Con la caridad de un padre pero con la firmeza de un profeta, el santo obispo amonestó en privado a la emperatriz, exhortándola a enmendar su vida y a regularizar su situación matrimonial conforme a las leyes de la Iglesia. Este acto de valentía pastoral, lejos de ser un desafío político al poder imperial, fue interpretado por la emperatriz como una afrenta personal intolerable, provocando en ella un odio profundo y un deseo de venganza contra el hombre que se había atrevido a cuestionar su conducta.
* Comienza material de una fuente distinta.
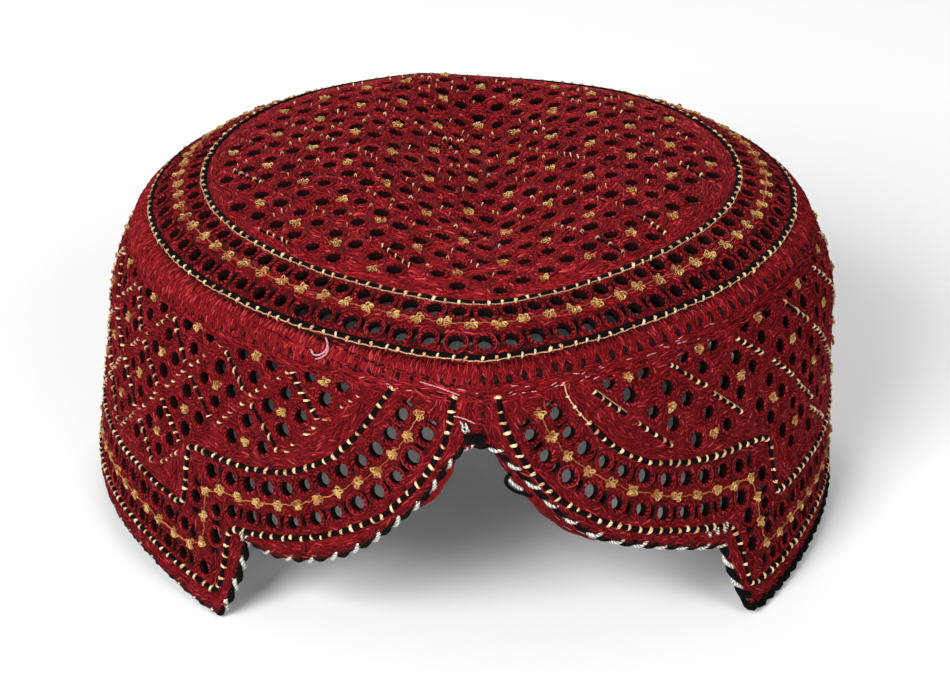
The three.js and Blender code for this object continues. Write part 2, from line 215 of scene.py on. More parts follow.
# The frame's origin is under the middle of the cap's box, and this shift is read from the crown
crown_rim = face(np.arange(44) / 44 * TAU, CROWN_EDGE)
crown_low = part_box("crown")[0]
SHIFT = np.array([crown_low.x / MM - crown_rim[:, 0].min(), crown_low.y / MM - crown_rim[:, 1].min(), 0])


def signed_length(u):
    """Length from the front middle, negative towards the wearer's right."""
    return u - BAND_LENGTH * np.round(u / BAND_LENGTH)


def crown_share(x, y):
    radius = np.interp(np.arctan2(y, x), PLAN_DIRECTIONS, PLAN_RADII, period=TAU)
    return np.hypot(x, y) / radius


def crown_point(place):
    x, y = place[..., 0], place[..., 1]
    return np.stack([x, y, crown_height(crown_share(x, y), x, y) - valley(x, y)], -1)


def crown_normal(place):
    step = 0.8
    east = crown_point(place + [step, 0]) - crown_point(place - [step, 0])
    north = crown_point(place + [0, step]) - crown_point(place - [0, step])
    return unit(np.cross(east, north))


def band_point(place):
    return face(angle_at(place[..., 0]), place[..., 1])


def band_normal(place):
    return face_normal(angle_at(place[..., 0]), place[..., 1])


def divided(corners, steps):
    """Places at even steps along each span of a line, without its last corner."""
    start, end = corners[:-1, None], corners[1:, None]
    return (start + (end - start) * (np.arange(steps) / steps)[:, None]).reshape(-1, 2)


class Sheet:
    """A cloth's outer face as a function of flat places, and what lies on it."""

    def __init__(self, point, normal):
        self.point = point
        self.normal = normal

    def places_near(self, place, across, up):
        """Places at offsets in the tangent plane of place, in millimetres of cloth."""
        step = 0.5
        first = (self.point(place + [step, 0]) - self.point(place - [step, 0])) / (2 * step)
        second = (self.point(place + [0, step]) - self.point(place - [0, step])) / (2 * step)
        e1 = unit(first)
        e2 = np.cross(self.normal(place), e1)
        second_across = (second * e1).sum(-1)
        second_up = (second * e2).sum(-1)
        scale = np.linalg.norm(first, axis=-1)
        b = up / second_up[..., None]
        a = (across - b * second_across[..., None]) / scale[..., None]
        return place[..., None, :] + np.stack([a, b], -1)

    def lay(self, place, across, up, height):
        """Points at tangent offsets from each place, lifted off the cloth by height."""
        near = self.places_near(place, across, up)
        return self.point(near) + self.normal(place)[..., None, :] * height[..., None]

    def raised(self, places, height):
        """Points lifted off the cloth by height, and the normals there."""
        normal = self.normal(places)
        return self.point(places) + normal * height, normal

    def walk(self, corners, spacing, closed=False):
        """Places spaced evenly along a line of places, measured on the cloth."""
        corners = np.asarray(corners, float)
        if closed:
            corners = np.concatenate([corners, corners[:1]])
        fine = np.concatenate([divided(corners, 24), corners[-1:]])
        lengths = run_lengths(self.point(fine))
        count = max(2, int(round(lengths[-1] / spacing)) + 1)
        places = taken_at(np.linspace(0, lengths[-1], count), lengths, fine)
        return places[:-1] if closed else places

    def directions(self, places, closed=False):
        """Unit steps along a line of places, as (across, up) in the tangent plane."""
        points = self.point(places)
        if closed:
            ahead = np.roll(points, -1, 0) - np.roll(points, 1, 0)
        else:
            ahead = np.gradient(points, axis=0)
        normal = self.normal(places)
        ahead = unit(ahead - (ahead * normal).sum(-1, keepdims=True) * normal)
        return ahead, np.cross(normal, ahead), normal


crown_sheet = Sheet(crown_point, crown_normal)
band_sheet = Sheet(band_point, band_normal)


# Making meshes from arrays

def placed(name, data):
    item = bpy.data.objects.new(name, data)
    bpy.context.scene.collection.objects.link(item)
    return item


class Soup:
    """Faces gathered for one piece, with each point's flat place and tone for its material."""

    def __init__(self):
        self.points, self.faces, self.flats, self.tones = [], [], [], []
        self.size = 0

    def add(self, points, faces, flat, tone=0.0):
        points = points.reshape(-1, 3)
        self.points.append(points)
        self.faces.append(faces + self.size)
        self.flats.append(flat.reshape(-1, 3))
        self.tones.append(np.broadcast_to(np.ravel(tone), len(points)))
        self.size += len(points)

    def build(self, name, material, slot, replaces=()):
        points = (np.concatenate(self.points) + SHIFT) * MM
        faces = np.concatenate(self.faces)
        mesh = bpy.data.meshes.new(name)
        mesh.vertices.add(len(points))
        mesh.vertices.foreach_set("co", points.astype(np.float32).ravel())
        mesh.loops.add(faces.size)
        mesh.loops.foreach_set("vertex_index", faces.astype(np.int32).ravel())
        mesh.polygons.add(len(faces))
        mesh.polygons.foreach_set("loop_start", np.arange(0, faces.size, 3, dtype=np.int32))
        mesh.polygons.foreach_set("use_smooth", np.ones(len(faces), bool))
        flat = mesh.attributes.new("flat", "FLOAT_VECTOR", "POINT")
        flat.data.foreach_set("vector", np.concatenate(self.flats).astype(np.float32).ravel())
        tone = mesh.attributes.new("tone", "FLOAT", "POINT")
        tone.data.foreach_set("value", np.concatenate(self.tones).astype(np.float32))
        mesh.update(calc_edges=True)
        mesh.validate()
        mesh.materials.append(material)
        piece = placed(name, mesh)
        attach(piece, "root")
        if replaces:
            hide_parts(*replaces)


def grid_faces(rows, columns, is_ring, flip=False):
    """Triangles over a tube of points that is numbered row by row; a ring joins its last row to its first."""
    r, c = np.meshgrid(np.arange(rows if is_ring else rows - 1), np.arange(columns), indexing="ij")
    r2, c2 = (r + 1) % rows, (c + 1) % columns
    quads = [r * columns + c, r * columns + c2, r2 * columns + c2, r2 * columns + c]
    quads = np.stack(quads[::-1] if flip else quads, -1).reshape(-1, 4)
    return np.concatenate([quads[:, [0, 1, 2]], quads[:, [0, 2, 3]]])


def repeat_faces(faces, count, size):
    return (faces + (np.arange(count) * size)[:, None, None]).reshape(-1, 3)


def pattern_layers(count):
    """A place of its own in the material's pattern for each thread."""
    return (np.arange(count) * 7.31)[:, None]


def tube_faces(steps, sides, closed):
    faces = grid_faces(steps, sides, closed)
    if closed:
        return faces
    near = np.array([[0, k + 1, k] for k in range(1, sides - 1)])
    far = near[:, ::-1] + (steps - 1) * sides
    return np.concatenate([faces, near, far])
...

Consciente del peligro mortal que corría, San Federico se encomendó a Dios, dispuesto a aceptar las consecuencias de haber defendido la verdad sin temor a los poderosos de la tierra.
EL MARTIRIO EN EL ALTAR: UN LEGADO DE COHERENCIA INQUEBRANTABLE

La venganza de la emperatriz, según narra la tradición hagiográfica más extendida, no se hizo esperar, culminando en la trágica jornada del 18 de julio del año 838. Mientras se encontraba en oración de acción de gracias tras la celebración de la Divina Liturgia, dos sicarios irrumpieron en el templo y le asestaron una herida mortal, cumpliendo así las órdenes de la resentida Judith. Las crónicas relatan que, antes de expirar, el santo mártir perdonó a sus asesinos y pronunció las palabras del Salmo 114: «Caminaré en presencia del Señor en el país de los vivos», un testimonio final de su fe inquebrantable en la vida eterna y de su caridad heroica.
Aunque algunos historiadores modernos han planteado una teoría alternativa que atribuye su asesinato a paganos de Walcheren resentidos por su labor evangelizadora, la tradición de la Iglesia ha sostenido firmemente la versión del martirio a manos de los sicarios de la emperatriz. Independientemente de la autoría material del crimen, un debate que los historiadores continúan explorando, la Iglesia reconoció unánimemente que su muerte fue un martirio sufrido en odio a la justicia y a la fe. El legado de San Federico de Utrecht perdura como un faro de integridad episcopal, un recordatorio perenne de que la misión de la Iglesia incluye la defensa de la ley moral divina, aun cuando ello implique confrontar al poder y abrazar la cruz como sello definitivo de una vida entregada por completo a Cristo.